Par un jugement n° 2304632 du 1er juin 2023, le magistrat désigné par le président du tribunal administratif de Lille a annulé cette décision.
Procédure devant la cour :
Par une requête, enregistrée le 5 août 2023, le préfet du Nord, représenté par Me Jean-Alexandre Cano, demande à la cour :
1°) d'annuler ce jugement ;
2°) de rejeter la demande de M. B....
Il soutient que :
- sa requête d'appel est recevable, même s'il n'est pas en mesure de fournir l'adresse de l'intimé qui est sorti du centre de rétention administrative et n'est plus localisable ;
- le moyen d'annulation retenu par le tribunal n'est pas fondé dans la mesure où il n'est pas démontré que le transfert de M. B... en Roumanie l'exposera à des traitements inhumains et dégradants au sens des stipulations de l'article 3 de la convention européenne de sauvegarde des droits de l'homme et des libertés fondamentales ;
- la décision du 22 mai 2023 a été signée par une autorité bénéficiant d'une délégation de signature régulière et publiée ;
- elle est suffisamment motivée ;
- elle ne méconnaît pas les dispositions des articles 3 et 17 du règlement (UE) n° 604/103 du 26 juin 2013.
La requête a été communiquée le 10 août 2023 à M. B... qui n'a pas produit de mémoire.
Vu les autres pièces du dossier.
Vu :
- la convention européenne de sauvegarde des droits de l'homme et des libertés fondamentales ;
- le règlement UE n° 604/2013 du parlement européen et du conseil du 26 juin 2013 établissant les critères et mécanismes de détermination de l'État membre responsable de l'examen d'une demande de protection internationale introduite dans l'un des États membres par un ressortissant de pays tiers ou un apatride ;
- le code de l'entrée et du séjour des étrangers et du droit d'asile ;
- le code de justice administrative.
La présidente de la formation de jugement a dispensé le rapporteur public, sur sa proposition, de prononcer des conclusions à l'audience.
Les parties ont été régulièrement averties du jour de l'audience.
Le rapport de Mme Isabelle Legrand, présidente-assesseure, a été entendu au cours de l'audience publique.
Considérant ce qui suit :
1. M. A... B..., ressortissant indien né le 4 août 1998, déclare être entré en France le 1er mai 2023. Il a été interpellé le 5 mai 2023 à l'occasion d'un contrôle d'identité et placé en centre de rétention administrative, faute de pouvoir justifier de son droit à circuler et séjourner régulièrement en France.

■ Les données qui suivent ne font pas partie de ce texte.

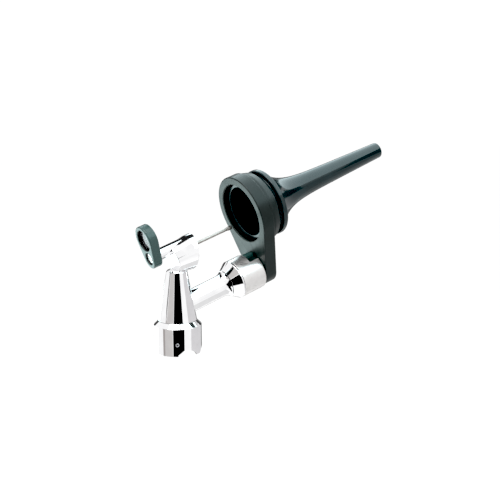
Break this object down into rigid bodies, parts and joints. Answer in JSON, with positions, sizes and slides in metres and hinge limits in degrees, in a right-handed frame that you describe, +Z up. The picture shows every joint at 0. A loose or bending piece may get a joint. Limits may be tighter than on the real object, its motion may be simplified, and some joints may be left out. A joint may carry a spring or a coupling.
{
  "type": "operating otoscope head",
  "caption": "Operating otoscope head: chrome cone that fits a battery handle, swinging magnifying lens, and a swivelling holder with a long removable speculum.",
  "frame": {"origin": "centre of the coupling skirt's bottom rim, where the handle's spigot enters", "axes": "+Z up along the cone's axis, away from the handle; +X the way the arm and the speculum point, seen from above; the speculum rises 17.5 degrees from +X"},
  "size_m": [0.1364, 0.0362, 0.091],
  "materials": {
    "chrome": "polished chrome plate",
    "satin_steel": "fine satin",
    "spring_steel": "plain turned steel",
    "brass": "plain turned brass",
    "holder_plastic": "satin moulded, black-green",
    "frame_plastic": "semi-gloss moulded, dark teal",
    "speculum_plastic": "high gloss, teal-black",
    "lens_glass": "clear, polished",
    "lamp_glass": "clear",
    "optical_fibre": "fibre bundle",
    "black_rubber": "matte",
    "ceramic": "unglazed ceramic",
    "tungsten": "drawn wire"
  },
  "bodies": {
    "head": {"base_skirt": "chrome", "coupling_stud_1": "spring_steel", "coupling_stud_2": "spring_steel", "coupling_stud_3": "spring_steel", "cone_body": "chrome", "head_barrel": "chrome", "front_cover": "chrome", "light_guide_tube": "satin_steel", "fibre_core": "optical_fibre", "fibre_bundle": "optical_fibre", "bundle_ferrule": "brass", "arm_tube": "chrome", "collar_nut": "chrome", "swivel_collar": "satin_steel", "wave_washer": "spring_steel", "pivot_bush": "brass", "pivot_spring_washer": "spring_steel"},
    "holder": {"speculum_holder": "holder_plastic", "holder_hub": "holder_plastic", "stop_key": "frame_plastic", "swivel_shaft": "spring_steel", "shaft_nut": "spring_steel", "thrust_washer": "spring_steel"},
    "speculum": {"speculum": "speculum_plastic", "retaining_oring": "black_rubber"},
    "lens": {"lens_frame": "frame_plastic", "lens": "lens_glass", "lens_retaining_ring": "frame_plastic", "pivot_screw": "satin_steel", "pivot_nut": "spring_steel"},
    "lamp": {"lamp_base": "brass", "lamp_insulator": "ceramic", "lamp_contact": "brass", "lamp_envelope": "lamp_glass", "lamp_filament": "tungsten"}
  },
  "joints": [
    {"name": "holder_swivel", "type": "hinge", "parent": "head", "child": "holder", "pos_m": [0, 0, 0.02045], "axis": [0.9537, 0, 0.3007], "range_deg": [-28, 26]},
    {"name": "speculum_pull", "type": "slide", "parent": "holder", "child": "speculum", "axis": [0.9537, 0, 0.3007], "range_m": [0, 0.02]},
    {"name": "lens_swing", "type": "hinge", "parent": "head", "child": "lens", "pos_m": [-0.00821, 0, 0.04649], "axis": [0.9537, 0, 0.3007], "range_deg": [-110, 110]},
    {"name": "lamp_pull", "type": "slide", "parent": "head", "child": "lamp", "axis": [0, 0, -1], "range_m": [0, 0.032]}
  ]
}
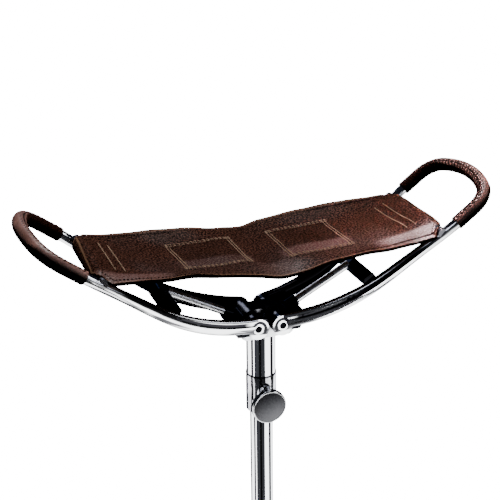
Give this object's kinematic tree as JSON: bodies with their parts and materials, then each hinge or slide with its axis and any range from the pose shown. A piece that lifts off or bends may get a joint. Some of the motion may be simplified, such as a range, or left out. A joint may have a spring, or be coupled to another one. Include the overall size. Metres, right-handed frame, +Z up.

Le préfet du Nord a constaté que M. B... avait fait l'objet d'un enregistrement dans la base de données dactyloscopiques centrale informatisée du système Eurodac à l'occasion de demandes d'asile formulées, les 14 et 27 juillet 2022, respectivement en Roumanie et en Autriche. Après l'acceptation implicite des autorités roumaines de le reprendre en charge, le préfet du Nord a, par une décision du 22 mai 2023, ordonné son transfert auprès des autorités roumaines, responsables de l'examen de sa demande d'asile. Par la présente requête, le préfet demande l'annulation du jugement n° 2304632 du 1er juin 2023 par lequel le magistrat désigné par le président du tribunal administratif de Lille a annulé cette décision.
Sur le bien-fondé du jugement :
2. D'une part, aux termes du paragraphe 1 de l'article 29 du règlement (UE) du 26 juin 2013 visé ci-dessus : " Le transfert du demandeur ou d'une autre personne visée à l'article 18, paragraphe 1, point c) ou d), de l'État membre requérant vers l'État membre responsable s'effectue (...) au plus tard, dans un délai de six mois à compter de l'acceptation par un autre État membre de la requête aux fins de prise en charge ou de reprise en charge de la personne concernée ou de la décision définitive sur le recours (...) ". Aux termes du paragraphe 2 du même article : " Si le transfert n'est pas exécuté dans le délai de six mois, l'État membre responsable est libéré de son obligation de prendre en charge ou de reprendre en charge la personne concernée et la responsabilité est alors transférée à l'État membre requérant. Ce délai peut être porté à un an au maximum s'il n'a pas pu être procédé au transfert en raison d'un emprisonnement de la personne concernée ou à dix-huit mois au maximum si la personne concernée prend la fuite ".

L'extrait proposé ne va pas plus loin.